(Stated goal) Include in the output exactly the lines from the opening of the data through the line containing "wall_t = 6; // [4:0.5:8]", and nothing more.

(Data block)
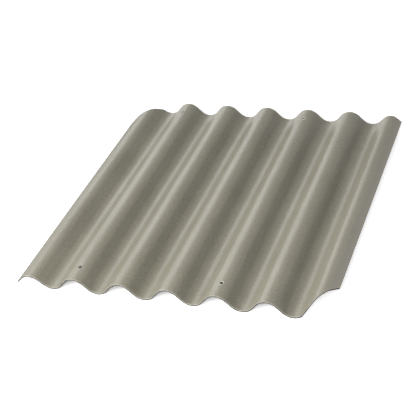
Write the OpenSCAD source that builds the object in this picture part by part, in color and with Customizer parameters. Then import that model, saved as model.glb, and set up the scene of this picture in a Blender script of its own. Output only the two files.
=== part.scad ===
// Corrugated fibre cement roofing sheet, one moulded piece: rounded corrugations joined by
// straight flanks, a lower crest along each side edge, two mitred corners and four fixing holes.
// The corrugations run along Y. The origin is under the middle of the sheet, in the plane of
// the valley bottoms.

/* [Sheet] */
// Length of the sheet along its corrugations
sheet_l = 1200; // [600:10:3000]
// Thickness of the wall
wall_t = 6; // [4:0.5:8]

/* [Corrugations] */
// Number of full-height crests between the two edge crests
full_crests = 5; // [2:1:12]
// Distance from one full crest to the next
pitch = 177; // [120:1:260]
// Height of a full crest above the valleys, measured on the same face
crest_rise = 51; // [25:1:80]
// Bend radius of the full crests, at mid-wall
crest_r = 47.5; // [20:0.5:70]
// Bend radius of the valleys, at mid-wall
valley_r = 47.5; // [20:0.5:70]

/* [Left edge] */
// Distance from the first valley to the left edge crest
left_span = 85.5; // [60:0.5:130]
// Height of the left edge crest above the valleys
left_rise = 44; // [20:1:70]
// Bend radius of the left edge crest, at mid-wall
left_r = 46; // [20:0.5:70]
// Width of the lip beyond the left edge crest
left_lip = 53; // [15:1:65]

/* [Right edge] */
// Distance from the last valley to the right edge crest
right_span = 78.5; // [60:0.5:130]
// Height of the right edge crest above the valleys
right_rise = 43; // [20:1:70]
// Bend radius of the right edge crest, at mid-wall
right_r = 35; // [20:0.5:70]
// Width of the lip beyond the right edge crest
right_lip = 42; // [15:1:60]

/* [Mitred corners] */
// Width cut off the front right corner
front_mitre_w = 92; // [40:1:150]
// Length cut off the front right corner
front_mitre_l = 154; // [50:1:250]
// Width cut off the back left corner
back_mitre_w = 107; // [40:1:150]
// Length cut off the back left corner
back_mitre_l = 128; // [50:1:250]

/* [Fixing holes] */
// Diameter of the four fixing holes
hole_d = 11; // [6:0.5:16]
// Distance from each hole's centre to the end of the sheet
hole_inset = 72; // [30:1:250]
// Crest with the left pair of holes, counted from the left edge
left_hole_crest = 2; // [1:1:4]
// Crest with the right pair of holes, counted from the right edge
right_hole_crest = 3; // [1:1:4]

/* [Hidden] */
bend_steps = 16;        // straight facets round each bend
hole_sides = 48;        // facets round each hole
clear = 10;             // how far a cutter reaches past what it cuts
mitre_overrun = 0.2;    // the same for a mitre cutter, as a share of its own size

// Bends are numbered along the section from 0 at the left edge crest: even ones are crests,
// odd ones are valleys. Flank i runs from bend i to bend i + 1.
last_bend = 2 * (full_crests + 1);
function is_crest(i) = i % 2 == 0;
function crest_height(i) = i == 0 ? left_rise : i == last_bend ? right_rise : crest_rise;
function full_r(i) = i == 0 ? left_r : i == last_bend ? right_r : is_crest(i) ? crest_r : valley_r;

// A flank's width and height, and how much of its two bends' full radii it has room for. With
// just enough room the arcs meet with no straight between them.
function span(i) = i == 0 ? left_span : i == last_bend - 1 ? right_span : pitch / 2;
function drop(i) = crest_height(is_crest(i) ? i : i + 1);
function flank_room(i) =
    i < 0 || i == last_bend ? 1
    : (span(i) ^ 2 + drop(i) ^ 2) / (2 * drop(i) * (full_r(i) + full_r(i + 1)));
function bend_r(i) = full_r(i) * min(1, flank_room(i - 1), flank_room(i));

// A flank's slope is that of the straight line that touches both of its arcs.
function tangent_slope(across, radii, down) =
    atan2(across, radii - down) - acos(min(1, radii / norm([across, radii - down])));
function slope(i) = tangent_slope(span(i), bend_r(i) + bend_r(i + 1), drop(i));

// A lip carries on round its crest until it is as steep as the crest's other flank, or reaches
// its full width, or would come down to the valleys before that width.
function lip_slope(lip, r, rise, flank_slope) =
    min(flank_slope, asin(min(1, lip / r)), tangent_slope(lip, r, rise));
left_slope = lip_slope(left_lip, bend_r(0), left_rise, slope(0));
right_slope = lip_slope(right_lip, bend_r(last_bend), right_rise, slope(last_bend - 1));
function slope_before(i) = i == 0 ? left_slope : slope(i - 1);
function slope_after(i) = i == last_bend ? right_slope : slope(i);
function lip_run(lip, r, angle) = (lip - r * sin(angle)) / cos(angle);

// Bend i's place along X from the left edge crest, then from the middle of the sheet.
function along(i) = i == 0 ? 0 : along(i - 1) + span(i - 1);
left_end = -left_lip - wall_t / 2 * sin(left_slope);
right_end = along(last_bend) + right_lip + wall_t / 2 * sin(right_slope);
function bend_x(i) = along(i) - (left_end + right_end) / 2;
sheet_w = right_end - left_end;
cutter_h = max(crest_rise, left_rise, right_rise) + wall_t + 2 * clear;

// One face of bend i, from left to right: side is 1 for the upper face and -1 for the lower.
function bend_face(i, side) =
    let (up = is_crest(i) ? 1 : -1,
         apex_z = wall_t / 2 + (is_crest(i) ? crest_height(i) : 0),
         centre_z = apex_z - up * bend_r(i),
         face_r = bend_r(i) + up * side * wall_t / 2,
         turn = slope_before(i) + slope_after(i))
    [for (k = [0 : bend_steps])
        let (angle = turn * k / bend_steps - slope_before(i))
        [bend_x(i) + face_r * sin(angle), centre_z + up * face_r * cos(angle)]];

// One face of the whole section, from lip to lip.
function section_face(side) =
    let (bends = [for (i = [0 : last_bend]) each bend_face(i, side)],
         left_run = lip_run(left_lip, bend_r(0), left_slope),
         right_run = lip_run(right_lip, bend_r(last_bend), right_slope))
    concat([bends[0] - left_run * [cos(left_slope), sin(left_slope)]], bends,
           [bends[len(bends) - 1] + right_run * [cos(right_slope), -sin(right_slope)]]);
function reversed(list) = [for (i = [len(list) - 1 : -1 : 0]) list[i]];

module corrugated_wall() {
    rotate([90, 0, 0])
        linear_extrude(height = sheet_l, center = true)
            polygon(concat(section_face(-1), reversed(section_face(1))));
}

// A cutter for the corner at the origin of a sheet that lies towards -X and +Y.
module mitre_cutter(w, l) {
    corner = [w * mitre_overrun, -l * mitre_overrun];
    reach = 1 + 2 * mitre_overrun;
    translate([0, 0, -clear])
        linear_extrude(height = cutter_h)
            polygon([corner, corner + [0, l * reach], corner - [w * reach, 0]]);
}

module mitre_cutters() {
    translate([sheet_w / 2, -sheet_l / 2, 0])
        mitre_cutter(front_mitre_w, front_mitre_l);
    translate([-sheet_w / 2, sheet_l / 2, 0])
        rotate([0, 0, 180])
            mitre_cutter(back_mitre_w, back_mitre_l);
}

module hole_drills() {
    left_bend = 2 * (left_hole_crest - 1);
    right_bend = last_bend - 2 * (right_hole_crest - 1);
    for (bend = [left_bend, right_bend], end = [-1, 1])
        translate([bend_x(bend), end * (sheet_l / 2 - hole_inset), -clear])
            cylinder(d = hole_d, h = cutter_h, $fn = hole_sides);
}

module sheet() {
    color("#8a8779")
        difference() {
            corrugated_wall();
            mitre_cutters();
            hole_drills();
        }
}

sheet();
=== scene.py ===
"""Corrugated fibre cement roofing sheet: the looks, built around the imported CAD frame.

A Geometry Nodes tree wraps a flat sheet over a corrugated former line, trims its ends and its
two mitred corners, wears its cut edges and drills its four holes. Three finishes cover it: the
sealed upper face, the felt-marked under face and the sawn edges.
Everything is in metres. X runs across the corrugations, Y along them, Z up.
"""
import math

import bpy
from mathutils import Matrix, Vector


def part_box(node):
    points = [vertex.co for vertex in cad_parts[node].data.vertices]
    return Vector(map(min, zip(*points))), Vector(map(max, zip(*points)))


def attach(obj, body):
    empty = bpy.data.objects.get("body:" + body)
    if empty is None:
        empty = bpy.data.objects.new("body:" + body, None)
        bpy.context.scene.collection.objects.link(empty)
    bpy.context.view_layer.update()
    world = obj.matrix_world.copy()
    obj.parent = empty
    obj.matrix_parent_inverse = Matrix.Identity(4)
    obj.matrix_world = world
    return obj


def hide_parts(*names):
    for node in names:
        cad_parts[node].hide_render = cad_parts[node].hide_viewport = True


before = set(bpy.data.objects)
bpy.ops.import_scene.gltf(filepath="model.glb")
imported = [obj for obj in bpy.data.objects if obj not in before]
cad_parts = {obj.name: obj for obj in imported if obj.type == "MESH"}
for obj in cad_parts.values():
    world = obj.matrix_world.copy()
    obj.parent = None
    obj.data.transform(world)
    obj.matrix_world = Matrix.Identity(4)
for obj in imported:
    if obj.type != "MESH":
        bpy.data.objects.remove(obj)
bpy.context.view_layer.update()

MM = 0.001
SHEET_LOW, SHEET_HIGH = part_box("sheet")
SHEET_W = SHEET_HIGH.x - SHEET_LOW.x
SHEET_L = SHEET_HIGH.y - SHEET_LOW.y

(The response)
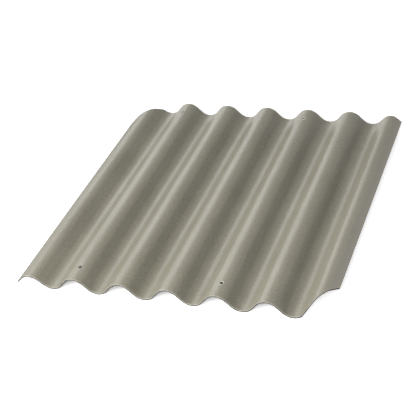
Write the OpenSCAD source that builds the object in this picture part by part, in color and with Customizer parameters. Then import that model, saved as model.glb, and set up the scene of this picture in a Blender script of its own. Output only the two files.
=== part.scad ===
// Corrugated fibre cement roofing sheet, one moulded piece: rounded corrugations joined by
// straight flanks, a lower crest along each side edge, two mitred corners and four fixing holes.
// The corrugations run along Y. The origin is under the middle of the sheet, in the plane of
// the valley bottoms.

/* [Sheet] */
// Length of the sheet along its corrugations
sheet_l = 1200; // [600:10:3000]
// Thickness of the wall
wall_t = 6; // [4:0.5:8]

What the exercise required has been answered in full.